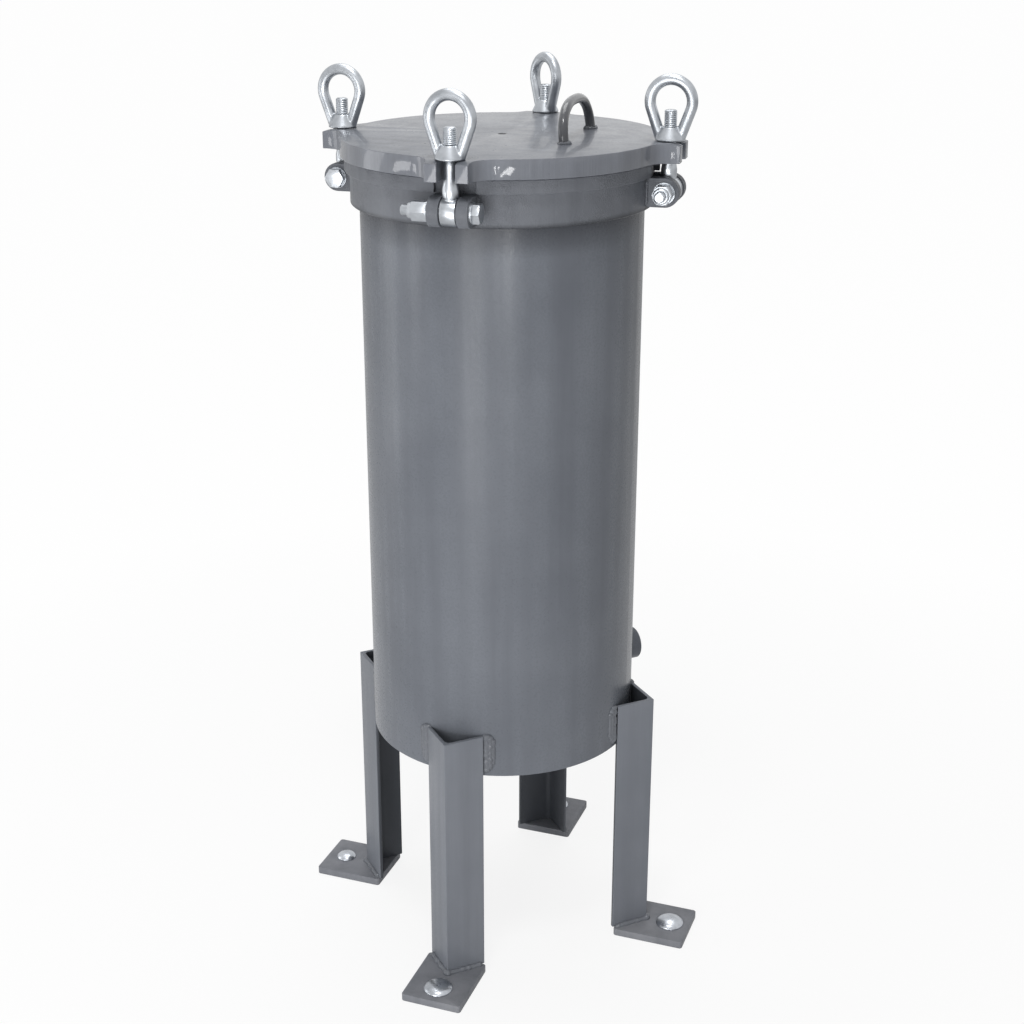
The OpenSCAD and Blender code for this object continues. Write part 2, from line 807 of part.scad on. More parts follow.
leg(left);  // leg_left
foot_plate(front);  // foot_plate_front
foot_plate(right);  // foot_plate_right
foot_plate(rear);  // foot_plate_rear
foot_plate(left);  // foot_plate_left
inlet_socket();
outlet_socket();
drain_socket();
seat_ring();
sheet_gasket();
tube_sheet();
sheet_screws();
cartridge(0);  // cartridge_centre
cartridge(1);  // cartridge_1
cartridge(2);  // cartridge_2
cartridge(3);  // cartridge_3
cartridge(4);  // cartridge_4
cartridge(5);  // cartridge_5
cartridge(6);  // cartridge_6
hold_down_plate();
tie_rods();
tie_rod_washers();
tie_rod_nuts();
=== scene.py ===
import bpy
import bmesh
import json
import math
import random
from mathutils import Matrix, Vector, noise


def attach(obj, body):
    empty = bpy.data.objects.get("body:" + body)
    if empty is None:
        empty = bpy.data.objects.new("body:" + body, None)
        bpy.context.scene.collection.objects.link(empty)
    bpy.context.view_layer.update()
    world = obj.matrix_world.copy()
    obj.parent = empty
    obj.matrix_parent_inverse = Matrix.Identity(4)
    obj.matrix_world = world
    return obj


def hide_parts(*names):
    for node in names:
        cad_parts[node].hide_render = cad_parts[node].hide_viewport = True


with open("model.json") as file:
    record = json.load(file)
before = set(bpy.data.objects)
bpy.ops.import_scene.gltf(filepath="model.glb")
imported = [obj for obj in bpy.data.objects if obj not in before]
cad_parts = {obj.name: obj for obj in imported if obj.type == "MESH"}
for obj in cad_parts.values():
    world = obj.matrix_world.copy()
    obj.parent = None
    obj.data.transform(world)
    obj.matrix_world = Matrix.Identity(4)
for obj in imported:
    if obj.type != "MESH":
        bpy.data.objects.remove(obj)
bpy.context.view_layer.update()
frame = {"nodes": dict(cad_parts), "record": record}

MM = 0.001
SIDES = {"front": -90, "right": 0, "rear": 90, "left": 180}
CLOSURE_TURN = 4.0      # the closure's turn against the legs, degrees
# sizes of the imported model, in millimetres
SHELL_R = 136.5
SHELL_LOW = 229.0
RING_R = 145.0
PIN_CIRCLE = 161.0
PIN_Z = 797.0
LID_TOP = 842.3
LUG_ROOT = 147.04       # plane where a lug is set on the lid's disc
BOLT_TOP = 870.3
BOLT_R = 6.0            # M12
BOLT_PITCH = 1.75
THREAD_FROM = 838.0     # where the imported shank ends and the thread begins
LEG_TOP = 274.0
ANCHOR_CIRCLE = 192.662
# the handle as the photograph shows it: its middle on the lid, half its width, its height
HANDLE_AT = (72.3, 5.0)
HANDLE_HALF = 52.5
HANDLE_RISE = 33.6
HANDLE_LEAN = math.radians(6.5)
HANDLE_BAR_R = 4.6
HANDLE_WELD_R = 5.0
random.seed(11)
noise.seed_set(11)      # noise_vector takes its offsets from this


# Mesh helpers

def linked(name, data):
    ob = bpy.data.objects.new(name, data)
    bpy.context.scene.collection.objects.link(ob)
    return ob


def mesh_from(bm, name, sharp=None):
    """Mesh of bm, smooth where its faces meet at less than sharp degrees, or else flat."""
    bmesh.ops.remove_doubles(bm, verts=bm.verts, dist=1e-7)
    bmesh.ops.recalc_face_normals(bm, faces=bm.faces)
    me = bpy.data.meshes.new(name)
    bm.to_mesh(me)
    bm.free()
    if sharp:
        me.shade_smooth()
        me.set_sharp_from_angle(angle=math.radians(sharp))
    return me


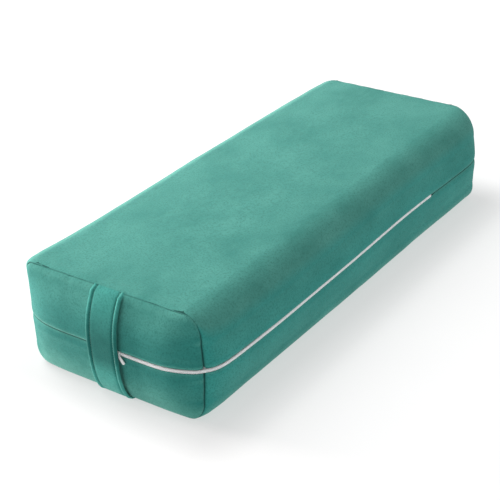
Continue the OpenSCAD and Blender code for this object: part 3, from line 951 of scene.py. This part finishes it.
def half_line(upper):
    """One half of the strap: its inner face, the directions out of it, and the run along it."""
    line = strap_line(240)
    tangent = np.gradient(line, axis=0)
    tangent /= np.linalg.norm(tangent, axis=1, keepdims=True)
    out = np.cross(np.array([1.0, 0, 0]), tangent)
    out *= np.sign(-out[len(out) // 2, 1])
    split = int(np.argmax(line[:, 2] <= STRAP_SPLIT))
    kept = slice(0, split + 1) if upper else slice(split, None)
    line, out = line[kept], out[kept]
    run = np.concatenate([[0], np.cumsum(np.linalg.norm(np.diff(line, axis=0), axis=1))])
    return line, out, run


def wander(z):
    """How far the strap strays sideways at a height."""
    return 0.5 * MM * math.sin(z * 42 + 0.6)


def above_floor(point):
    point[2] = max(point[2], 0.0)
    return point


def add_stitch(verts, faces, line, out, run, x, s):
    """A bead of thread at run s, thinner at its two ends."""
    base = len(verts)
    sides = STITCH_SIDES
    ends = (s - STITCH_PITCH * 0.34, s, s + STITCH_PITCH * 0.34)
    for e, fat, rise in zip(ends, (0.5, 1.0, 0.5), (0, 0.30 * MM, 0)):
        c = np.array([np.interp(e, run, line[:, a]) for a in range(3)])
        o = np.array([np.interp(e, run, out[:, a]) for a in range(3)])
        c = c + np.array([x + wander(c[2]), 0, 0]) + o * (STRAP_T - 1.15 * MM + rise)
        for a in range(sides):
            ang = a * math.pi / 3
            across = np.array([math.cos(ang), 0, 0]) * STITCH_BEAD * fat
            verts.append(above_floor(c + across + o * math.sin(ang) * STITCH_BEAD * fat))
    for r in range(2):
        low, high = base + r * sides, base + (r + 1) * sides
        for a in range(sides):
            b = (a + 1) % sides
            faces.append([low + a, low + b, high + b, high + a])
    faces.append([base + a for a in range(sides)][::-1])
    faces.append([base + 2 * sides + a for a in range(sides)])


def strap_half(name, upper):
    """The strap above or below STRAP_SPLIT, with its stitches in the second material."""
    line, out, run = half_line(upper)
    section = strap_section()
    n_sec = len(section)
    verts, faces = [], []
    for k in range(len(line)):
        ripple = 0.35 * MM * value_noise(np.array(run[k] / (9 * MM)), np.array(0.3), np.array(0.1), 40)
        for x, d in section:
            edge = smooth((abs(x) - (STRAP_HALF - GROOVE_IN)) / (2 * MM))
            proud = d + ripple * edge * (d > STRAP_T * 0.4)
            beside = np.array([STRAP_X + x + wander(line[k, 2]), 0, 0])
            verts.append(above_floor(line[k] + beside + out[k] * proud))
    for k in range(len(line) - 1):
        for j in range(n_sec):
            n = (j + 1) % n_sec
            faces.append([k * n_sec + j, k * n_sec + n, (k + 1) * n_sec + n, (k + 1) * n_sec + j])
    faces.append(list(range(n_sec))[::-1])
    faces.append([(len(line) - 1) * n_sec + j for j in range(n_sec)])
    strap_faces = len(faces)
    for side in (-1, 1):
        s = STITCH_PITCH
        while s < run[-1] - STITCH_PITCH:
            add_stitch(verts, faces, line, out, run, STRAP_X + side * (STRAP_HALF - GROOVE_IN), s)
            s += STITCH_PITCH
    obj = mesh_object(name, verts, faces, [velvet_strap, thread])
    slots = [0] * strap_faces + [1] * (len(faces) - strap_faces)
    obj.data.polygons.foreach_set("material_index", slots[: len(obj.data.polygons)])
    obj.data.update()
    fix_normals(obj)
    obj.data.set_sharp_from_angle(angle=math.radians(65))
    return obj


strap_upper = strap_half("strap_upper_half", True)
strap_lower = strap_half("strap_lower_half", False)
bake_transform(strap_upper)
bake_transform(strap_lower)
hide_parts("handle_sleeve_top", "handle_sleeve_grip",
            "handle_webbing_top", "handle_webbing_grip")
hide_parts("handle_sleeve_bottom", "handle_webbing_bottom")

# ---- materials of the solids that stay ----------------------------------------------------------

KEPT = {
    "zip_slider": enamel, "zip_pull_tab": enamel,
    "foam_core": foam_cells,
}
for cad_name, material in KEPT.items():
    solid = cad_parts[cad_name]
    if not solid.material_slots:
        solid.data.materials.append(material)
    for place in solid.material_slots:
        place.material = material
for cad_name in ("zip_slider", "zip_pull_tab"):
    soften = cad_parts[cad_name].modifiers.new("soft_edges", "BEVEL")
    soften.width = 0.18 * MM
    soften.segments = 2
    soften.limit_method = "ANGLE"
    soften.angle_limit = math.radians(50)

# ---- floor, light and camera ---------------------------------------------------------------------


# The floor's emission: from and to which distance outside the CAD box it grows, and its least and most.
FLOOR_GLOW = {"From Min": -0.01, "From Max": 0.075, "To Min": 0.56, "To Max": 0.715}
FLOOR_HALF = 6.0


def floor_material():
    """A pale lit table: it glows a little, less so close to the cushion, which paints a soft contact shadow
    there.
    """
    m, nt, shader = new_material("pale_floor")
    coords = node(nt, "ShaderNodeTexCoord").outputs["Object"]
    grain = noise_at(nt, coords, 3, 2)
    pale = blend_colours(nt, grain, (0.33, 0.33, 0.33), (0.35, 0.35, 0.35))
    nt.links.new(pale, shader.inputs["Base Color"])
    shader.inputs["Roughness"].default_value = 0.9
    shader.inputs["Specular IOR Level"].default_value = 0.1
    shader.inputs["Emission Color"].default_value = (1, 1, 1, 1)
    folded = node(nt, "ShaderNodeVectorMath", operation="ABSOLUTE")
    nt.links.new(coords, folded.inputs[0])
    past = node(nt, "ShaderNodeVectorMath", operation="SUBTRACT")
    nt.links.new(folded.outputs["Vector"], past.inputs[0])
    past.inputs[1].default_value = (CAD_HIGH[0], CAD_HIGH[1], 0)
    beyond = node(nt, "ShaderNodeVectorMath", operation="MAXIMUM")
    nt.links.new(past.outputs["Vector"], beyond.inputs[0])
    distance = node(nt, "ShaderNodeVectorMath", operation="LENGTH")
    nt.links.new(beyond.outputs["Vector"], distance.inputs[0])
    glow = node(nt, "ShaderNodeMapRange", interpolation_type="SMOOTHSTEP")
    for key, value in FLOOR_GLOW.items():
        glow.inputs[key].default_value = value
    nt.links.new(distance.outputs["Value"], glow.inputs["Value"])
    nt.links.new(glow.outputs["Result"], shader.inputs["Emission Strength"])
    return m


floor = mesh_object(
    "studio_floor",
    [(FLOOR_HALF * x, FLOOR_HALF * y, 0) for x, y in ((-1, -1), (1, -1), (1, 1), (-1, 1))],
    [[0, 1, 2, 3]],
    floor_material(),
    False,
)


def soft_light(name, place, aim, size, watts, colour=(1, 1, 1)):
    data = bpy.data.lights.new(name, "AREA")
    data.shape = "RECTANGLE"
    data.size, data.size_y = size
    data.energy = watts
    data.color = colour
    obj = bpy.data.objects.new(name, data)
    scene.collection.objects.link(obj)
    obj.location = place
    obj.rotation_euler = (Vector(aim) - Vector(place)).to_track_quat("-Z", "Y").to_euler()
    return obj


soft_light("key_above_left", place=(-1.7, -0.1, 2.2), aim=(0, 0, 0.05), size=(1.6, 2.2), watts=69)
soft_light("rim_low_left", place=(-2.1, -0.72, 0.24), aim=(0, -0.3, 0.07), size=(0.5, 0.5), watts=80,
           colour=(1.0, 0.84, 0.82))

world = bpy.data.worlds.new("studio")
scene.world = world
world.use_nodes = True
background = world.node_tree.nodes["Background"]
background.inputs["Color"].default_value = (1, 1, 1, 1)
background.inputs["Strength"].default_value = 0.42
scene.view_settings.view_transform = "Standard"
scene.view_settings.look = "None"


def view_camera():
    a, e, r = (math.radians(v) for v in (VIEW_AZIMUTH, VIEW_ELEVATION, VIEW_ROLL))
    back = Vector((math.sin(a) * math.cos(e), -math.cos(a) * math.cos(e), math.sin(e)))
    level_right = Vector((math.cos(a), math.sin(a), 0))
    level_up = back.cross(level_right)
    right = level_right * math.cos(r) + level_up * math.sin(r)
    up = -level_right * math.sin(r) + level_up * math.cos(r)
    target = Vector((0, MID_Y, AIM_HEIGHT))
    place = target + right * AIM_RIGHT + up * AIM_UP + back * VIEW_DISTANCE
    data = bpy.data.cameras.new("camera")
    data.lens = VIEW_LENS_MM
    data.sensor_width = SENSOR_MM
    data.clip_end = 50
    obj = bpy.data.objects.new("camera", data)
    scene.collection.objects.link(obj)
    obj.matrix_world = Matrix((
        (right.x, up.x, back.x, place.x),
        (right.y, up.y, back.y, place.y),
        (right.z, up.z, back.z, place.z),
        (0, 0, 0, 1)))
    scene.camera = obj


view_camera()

■ **Problem description**
Exactly as written, return the lines from the line containing "seat_ring();" through the line containing "imported = [obj", both included.

■ **Reply**
seat_ring();
sheet_gasket();
tube_sheet();
sheet_screws();
cartridge(0);  // cartridge_centre
cartridge(1);  // cartridge_1
cartridge(2);  // cartridge_2
cartridge(3);  // cartridge_3
cartridge(4);  // cartridge_4
cartridge(5);  // cartridge_5
cartridge(6);  // cartridge_6
hold_down_plate();
tie_rods();
tie_rod_washers();
tie_rod_nuts();
=== scene.py ===
import bpy
import bmesh
import json
import math
import random
from mathutils import Matrix, Vector, noise


def attach(obj, body):
    empty = bpy.data.objects.get("body:" + body)
    if empty is None:
        empty = bpy.data.objects.new("body:" + body, None)
        bpy.context.scene.collection.objects.link(empty)
    bpy.context.view_layer.update()
    world = obj.matrix_world.copy()
    obj.parent = empty
    obj.matrix_parent_inverse = Matrix.Identity(4)
    obj.matrix_world = world
    return obj


def hide_parts(*names):
    for node in names:
        cad_parts[node].hide_render = cad_parts[node].hide_viewport = True


with open("model.json") as file:
    record = json.load(file)
before = set(bpy.data.objects)
bpy.ops.import_scene.gltf(filepath="model.glb")
imported = [obj for obj in bpy.data.objects if obj not in before]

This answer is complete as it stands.